Hardening Agricultural Sourcing Protocols
Procurement teams dealing in sensitive commodities (sugar, palm oil, coffee, grains) must adjust their hedging and sourcing operations to account for multi-month supply deficits:
- Geographic Sourcing Arbitrage: Shift procurement contracts from regions facing projected ENSO moisture deficits (e.g., Southeast Asia, parts of Australia) to regions positioned to benefit from increased rainfall or stable conditions (e.g., portions of South America or the US Midwest).
- Extended Forward Contracting: Lock in volume commitments at least 12 to 18 months in advance for highly vulnerable agricultural inputs, explicitly factoring in a premium for climate-resilient suppliers who possess independent, groundwater-fed irrigation infrastructure.

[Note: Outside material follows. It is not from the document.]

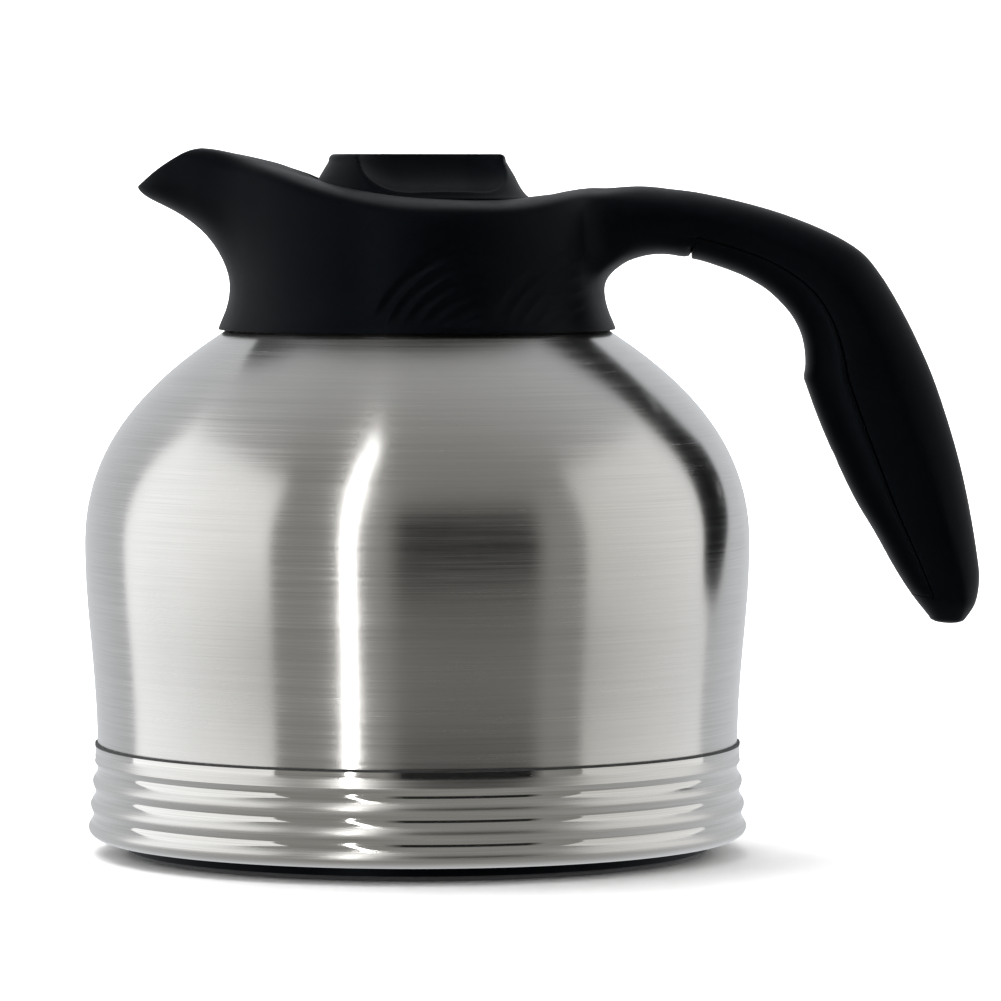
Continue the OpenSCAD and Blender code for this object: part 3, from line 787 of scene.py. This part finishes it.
def grow_handle_root(piece):
    """Opens the collar's wall at the handle and carries the open edge out along the root."""
    mesh = bmesh.from_edit_mesh(piece.data)
    bpy.ops.mesh.select_mode(type="FACE")
    bpy.ops.mesh.select_all(action="DESELECT")
    for face in mesh.faces:
        centre = face.calc_center_median() / MM
        outside = math.hypot(centre.x, centre.y) > 48.6 and 151 < centre.z < 174.6
        if outside and centre.x > 0 and abs(math.degrees(math.atan2(centre.y, centre.x))) < 22:
            face.select = True
    bmesh.update_edit_mesh(piece.data)
    bpy.ops.mesh.delete(type="FACE")
    bpy.ops.mesh.select_mode(type="VERT")
    ring = open_ring(piece, ROOT_LOW)
    for t in (2.0, 2.6, 3.1, CAGE_END):
        ring = extrude_ring(piece, ring, handle_ring(t, len(ring)))


def handle_stations():
    """Stations of the fine handle beyond the cage, with pairs where the cover begins and ends."""
    before_cover = (3.6, 3.8, 3.93, 3.98)
    cover_start = 4.03
    after_cover = (COVER_LAST, 18.1, 18.3, 18.6, 18.85, HANDLE_END)
    count = 78
    length = COVER_LAST - 0.06 - cover_start
    under_cover = [3.99] + [cover_start + length * i / count for i in range(count)] + [COVER_LAST - 0.03]
    return ([(t, False) for t in before_cover] + [(t, True) for t in under_cover]
            + [(t, False) for t in after_cover])


TIP_LENGTH = 1.5


def close_tip(piece, ring):
    """Rounds the handle's end over with a few shrinking loops and a last point."""
    count = len(ring)
    centre = Vector(handle_place(HANDLE_END, 0.5, 0))
    out = Vector((-0.15, 0, -1)).normalized() * TIP_LENGTH
    last = [Vector(p) for p in handle_ring(HANDLE_END, count)]
    for angle in (25, 50, 72, 86):
        a = math.radians(angle)
        places = [centre + (p - centre) * math.cos(a) + out * math.sin(a) for p in last]
        ring = extrude_ring(piece, ring, places)
    mesh = bmesh.from_edit_mesh(piece.data)
    mesh.verts.ensure_lookup_table()
    bpy.ops.mesh.select_all(action="DESELECT")
    for index in ring:
        mesh.verts[index].select = True
    mesh.select_flush(True)
    bpy.ops.mesh.merge(type="CENTER")


# Two sets of flutes: each curves round a centre (x, z) between two radii, at a share of the full depth.
FLUTE_SETS = ((21, 127.3, 12, 35.2, 1.0), (48.6, 128.8, 12, 31.8, 0.45))
FLUTE_PITCH = 3.8
FLUTE_DEPTH = 0.7
FLUTES_FOOT_Z = 139


def flute_depth(x, z):
    """Depth of the shallow curved flutes on the collar's flanks."""
    total = 0.0
    for centre_x, centre_z, start, end, share in FLUTE_SETS:
        away = math.hypot(x - centre_x, z - centre_z)
        if not start < away < end or x > centre_x:
            continue
        rise = math.degrees(math.atan2(z - centre_z, centre_x - x))
        fade = smooth_step((84 - rise) / 28) * smooth_step((rise - 18) / 20) * smooth_step((away - start) / 4)
        total = max(total, share * fade * abs(math.sin(math.pi * (end - away) / FLUTE_PITCH)))
    return total


def cut_flutes(piece):
    """Adds points on the collar's flanks and presses the flutes in."""
    mesh = edit(piece)
    bpy.ops.mesh.select_mode(type="FACE")
    bpy.ops.mesh.select_all(action="DESELECT")
    for face in mesh.faces:
        centre = face.calc_center_median() / MM
        radius = math.hypot(centre.x, centre.y)
        if radius > 48.9 and abs(centre.y) > 20 and -24 < centre.x < 44 and FLUTES_FOOT_Z < centre.z < 169:
            face.select = True
    bmesh.update_edit_mesh(piece.data)
    bpy.ops.mesh.subdivide(number_cuts=3, smoothness=1.0)
    mesh = bmesh.from_edit_mesh(piece.data)
    for vert in mesh.verts:
        x, y, z = vert.co / MM
        radius = math.hypot(x, y)
        if radius > 48.6 and abs(y) > 20 and FLUTES_FOOT_Z < z < 169:
            depth = FLUTE_DEPTH * flute_depth(x, z) * smooth_step((z - FLUTES_FOOT_Z) / 3)
            vert.co -= Vector((x, y, 0)).normalized() * depth * MM
    bpy.ops.mesh.select_mode(type="VERT")
    bmesh.update_edit_mesh(piece.data)
    leave_edit()


def make_collar():
    collar = cage_collar()
    subdivide_surface(collar, 2)
    edit(collar)
    ring = open_ring(collar, handle_place(CAGE_END, 0, 0))
    for t, recessed in handle_stations():
        ring = extrude_ring(collar, ring, handle_ring(t, len(ring), recessed))
    close_tip(collar, ring)
    smooth_root(collar)
    leave_edit()
    outside_out(collar)
    cut_flutes(collar)
    smooth_shading(collar, 38)
    return collar


# Just inside the collar's outer skin: everything further out belongs to the skin or the handle.
WAIST_R = 48.4


def smooth_root(piece):
    """Evens out the join between the cage's surface and the fine handle."""
    start = handle_place(3.1, 0.5, 0)[0]
    end = handle_place(3.93, 0.5, 0)[0]
    for low, high, floor_z, top_z, passes in ((start, end, 140, 180, 6), (44, 60, 156, 173.5, 12)):
        mesh = bmesh.from_edit_mesh(piece.data)
        bpy.ops.mesh.select_all(action="DESELECT")
        for vert in mesh.verts:
            x, y, z = vert.co / MM
            vert.select = low < x < high and floor_z < z < top_z and math.hypot(x, y) > WAIST_R
        mesh.select_flush(True)
        bpy.ops.mesh.vertices_smooth(factor=0.5, repeat=passes)


COVER_WALL = 3.0

# The screws' holes: radius and the two depths from the cover's face.
HEAD_HOLE = (3.3, -2, 1.4)
SHAFT_HOLE = (1.7, 1, 5)


def cover_ring(t, count):
    """The cover's wall: round the inner side of the handle, and back inside it."""
    def arc(inset, reverse):
        low, high = 0.0, math.pi / 2
        for _ in range(24):
            middle = (low + high) / 2
            if section_uv(t, middle, inset)[0] < COVER_PART:
                low = middle
            else:
                high = middle
        angles = [-low + 2 * low * i / count for i in range(count + 1)]
        if reverse:
            angles.reverse()
        return [handle_place(t, *section_uv(t, a, inset)) for a in angles]
    return arc(0.0, False) + arc(COVER_WALL, True)


def drill(piece, station, radius, low, high):
    """Cuts a round hole into the handle's inner face, square to it, between two depths."""
    before, here, after = (Vector((HANDLE[station + i][2], 0, HANDLE[station + i][3])) for i in (-1, 0, 1))
    inward = Vector((before.z - after.z, 0, after.x - before.x)).normalized()
    centre = here + inward * (low + high) / 2
    turn = inward.to_track_quat("Z", "Y").to_euler()
    clear_selection()
    bpy.ops.mesh.primitive_cylinder_add(vertices=32, radius=radius * MM, depth=(high - low) * MM,
                                        location=centre * MM, rotation=turn)
    cutter = bpy.context.object
    apply_modifier(piece, "BOOLEAN", operation="DIFFERENCE", object=cutter, solver="EXACT")
    bpy.data.objects.remove(cutter)


def make_cover():
    count = 66
    start = COVER_FIRST - 0.015
    length = COVER_LAST - COVER_FIRST - 0.015
    rings = [cover_ring(start + length * i / count, 24) for i in range(count + 1)]
    cover = ring_loft("handle_inner_cover", rings)
    soften_edges(cover, 0.12, 2, 50)
    for station in SCREW_STATIONS:
        drill(cover, station, *HEAD_HOLE)
        drill(cover, station, *SHAFT_HOLE)
    smooth_shading(cover, 38)
    return cover


# ---- Studio, in metres ----

def only_seen_in_reflections(piece):
    piece.visible_camera = False
    piece.visible_diffuse = False
    piece.visible_shadow = False


def make_floor():
    """A pale floor that curves up behind the jug. The steel mirrors the lamps and cards, not the floor."""
    clear_selection()
    bpy.ops.mesh.primitive_plane_add(size=8)
    floor = bpy.context.object
    floor.name = "studio_floor"
    mesh = edit(floor)
    bpy.ops.mesh.select_mode(type="EDGE")
    for edge in mesh.edges:
        edge.select = all(v.co.y > 3.9 for v in edge.verts)
    bmesh.update_edit_mesh(floor.data)
    bpy.ops.mesh.extrude_region_move(TRANSFORM_OT_translate={"value": (0, 0, 4)})
    leave_edit()
    apply_modifier(floor, "BEVEL", width=1.5, segments=16)
    smooth_shading(floor)
    finish = Finish("studio_white", Roughness=0.6)
    cloud = finish.noise(2.0, 2.0)
    finish.use("Base Color", finish.tint(cloud, (0.86, 0.86, 0.86), (0.88, 0.88, 0.88)))
    floor.data.materials.append(finish.material)
    floor.visible_glossy = False
    floor.visible_shadow = False


def faded_black():
    """Black in the middle and clear at the edges, so that the mirrored card has soft sides."""
    finish = Finish("card_black", Base_Color=(0.004, 0.004, 0.004, 1), Roughness=1.0)
    split = finish.node("ShaderNodeSeparateXYZ")
    finish.link(finish.place, split.inputs[0])
    masks = []
    for axis, fade in (("X", 0.38), ("Y", 0.3)):
        away = finish.maths("ABSOLUTE", split.outputs[axis], 0.0)
        masks.append(finish.spread(away, 1.0, 0.0, fade, 0.5))
    finish.use("Alpha", finish.maths("MULTIPLY", *masks))
    return finish.material


CARD_PLACE = (0.42, -1.25, 0.24)
CARD_TURN = 0.2
CARD_SIZE = (1.4, 1.1, 1)


def make_dark_card():
    """A black card beside the camera, which the steel's middle mirrors."""
    clear_selection()
    bpy.ops.mesh.primitive_plane_add(size=1, location=CARD_PLACE, rotation=(math.pi / 2, 0, CARD_TURN))
    card = bpy.context.object
    card.name = "dark_card"
    card.scale = CARD_SIZE
    card.data.materials.append(faded_black())
    only_seen_in_reflections(card)


def area_light(name, place, aim, size, radiance, colour=(1, 1, 1)):
    """A rectangular lamp as bright as a surface of the given radiance."""
    lamp = bpy.data.lights.new(name, "AREA")
    lamp.shape = "RECTANGLE"
    lamp.size, lamp.size_y = size
    lamp.energy = radiance * math.pi * size[0] * size[1]
    lamp.color = colour
    holder = bpy.data.objects.new(name, lamp)
    holder.location = place
    holder.rotation_euler = (Vector(aim) - Vector(place)).to_track_quat("-Z", "Y").to_euler()
    holder.visible_camera = False
    bpy.context.collection.objects.link(holder)
    return holder


def make_lights():
    area_light("softbox_left", (-1.6, -0.25, 0.55), (0, -0.25, 0.55), (2.2, 1.9), 0.93, (0.98, 0.99, 1))
    area_light("softbox_right", (1.7, 0, 0.6), (0, 0, 0.6), (2.0, 2.0), 0.52, (1, 0.99, 0.97))
    area_light("strip", (-0.61, -1.48, 1.3), (0, 0, 1.3), (0.045, 3.8), 19)
    for name, place, aim, size, radiance in (
            ("overhead", (-0.5, 0.45, 1.9), (0, 0, 0), (1.5, 1.5), 6),
            ("backdrop_light", (0, 1.4, 2.2), (0, 3.6, 0.8), (3.5, 1.5), 12)):
        area_light(name, place, aim, size, radiance).visible_glossy = False


def make_world():
    """A dim room: warm grey in front of the jug, cooler and lighter behind it."""
    world = bpy.data.worlds.new("studio")
    world.use_nodes = True
    tree = world.node_tree
    place = tree.nodes.new("ShaderNodeTexCoord")
    split = tree.nodes.new("ShaderNodeSeparateXYZ")
    back = tree.nodes.new("ShaderNodeMapRange")
    back.inputs["From Min"].default_value = -0.5
    back.inputs["From Max"].default_value = 0.8
    blend = tree.nodes.new("ShaderNodeMix")
    blend.data_type = "RGBA"
    blend.inputs["A"].default_value = (0.33, 0.325, 0.31, 1)
    blend.inputs["B"].default_value = (0.72, 0.74, 0.77, 1)
    tree.links.new(place.outputs["Generated"], split.inputs[0])
    tree.links.new(split.outputs["Y"], back.inputs["Value"])
    tree.links.new(back.outputs["Result"], blend.inputs["Factor"])
    tree.links.new(blend.outputs["Result"], tree.nodes["Background"].inputs["Color"])
    bpy.context.scene.world = world
    bpy.context.scene.view_settings.view_transform = "Standard"


CAMERA_PLACE = (0.0219, -1.7, 0.18)
CAMERA_DIP = 2.94
CAMERA_LENS = 232.1


def make_camera():
    lens = bpy.data.cameras.new("camera")
    lens.sensor_width = 36
    lens.lens = CAMERA_LENS
    lens.clip_end = 100
    holder = bpy.data.objects.new("camera", lens)
    holder.location = CAMERA_PLACE
    holder.rotation_euler = (math.radians(90 - CAMERA_DIP), 0, 0)
    bpy.context.collection.objects.link(holder)
    bpy.context.scene.camera = holder


# ---- Putting it together ----

def finish_node(names, material):
    for name in names:
        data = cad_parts[name].data
        data.materials.clear()
        data.materials.append(material)


def add_piece(piece, material, body, slot, *nodes):
    piece.data.materials.clear()
    piece.data.materials.append(material)
    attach(piece, body)
    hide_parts(*nodes)


STEEL = brushed_steel()
BAND = band_steel()
POLISHED = drawn_steel("polished_steel", (0.60, 0.59, 0.57), (0.70, 0.69, 0.67), 0.10, 0.2)
PLAIN_STEEL = drawn_steel("getter_steel", (0.36, 0.36, 0.37), (0.46, 0.46, 0.47), 0.3, 0.45)
SCREW_STEEL = drawn_steel("screw_steel", (0.55, 0.55, 0.55), (0.68, 0.68, 0.68), 0.2, 0.35)
BLACK = moulded_plastic("black_plastic", (0.0006, 0.0008, 0.0012), (0.0010, 0.0013, 0.0020), 0.36, 0.44,
                        0.055)
GREY = moulded_plastic("grey_plastic", (0.09, 0.09, 0.10), (0.13, 0.13, 0.14), 0.4, 0.5)
NATURAL = moulded_plastic("natural_plastic", (0.72, 0.70, 0.61), (0.80, 0.78, 0.70), 0.4, 0.5)
SEAM_RUBBER = soft_rubber("seam_rubber", (0.012, 0.012, 0.012), (0.02, 0.02, 0.02), 0.6)
FOOT_RUBBER = soft_rubber("foot_rubber", (0.030, 0.030, 0.032), (0.045, 0.045, 0.048), 0.7)

make_camera()
add_piece(make_outer_shell(), STEEL, "jug", "brushed_steel", "outer_shell")
add_piece(make_base_band(), BAND, "jug", "brushed_steel", "base_band")
add_piece(make_collar(), BLACK, "jug", "black_plastic", "collar_handle")
add_piece(make_cover(), BLACK, "jug", "black_plastic", "handle_cover")
add_piece(make_knob(), BLACK, "knob", "black_plastic", "knob")

finish_node(("inner_flask", "mouth_ring", "neck_ring", "vacuum_bottom", "evacuation_cap"), POLISHED)
finish_node(("getter", "base_bosses"), PLAIN_STEEL)
finish_node(("base_screws", "handle_screws", "deck_screws", "spindle_screw", "valve_spring"), SCREW_STEEL)
finish_node(("neck_insert", "stopper_body", "stopper_floor", "stopper_deck"), BLACK)
finish_node(("base_plate", "valve_disc"), BLACK)
finish_node(("knob_spindle",), GREY)
finish_node(("valve_cam", "valve_stem"), NATURAL)
finish_node(("seam_ring",), SEAM_RUBBER)
finish_node(("foot_ring",), FOOT_RUBBER)
finish_node(("neck_gasket", "stopper_seal", "valve_seal"), clear_silicone())
finish_node(("stopper_foam",), foam())

make_floor()
make_dark_card()
make_lights()
make_world()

Industrial Energy Buffer Optimization
Industrial operations located in regions susceptible to El Niño-driven grid instability or low hydropower baselines must build structural redundancy directly into their energy consumption models:
- Virtual Power Purchase Agreements (VPPAs): Hedge volatile regional electricity spot prices by entering into long-term VPPAs with non-hydro renewable energy assets (wind and solar) located outside the immediate ENSO impact zone.
- On-Site Thermal and Storage Redundancy: Deploy localized battery energy storage systems (BESS) and dual-fuel generation capacity capable of sustaining peak industrial operations for extended periods during grid shedding events, treating energy resilience as a capital expense rather than a variable utility cost.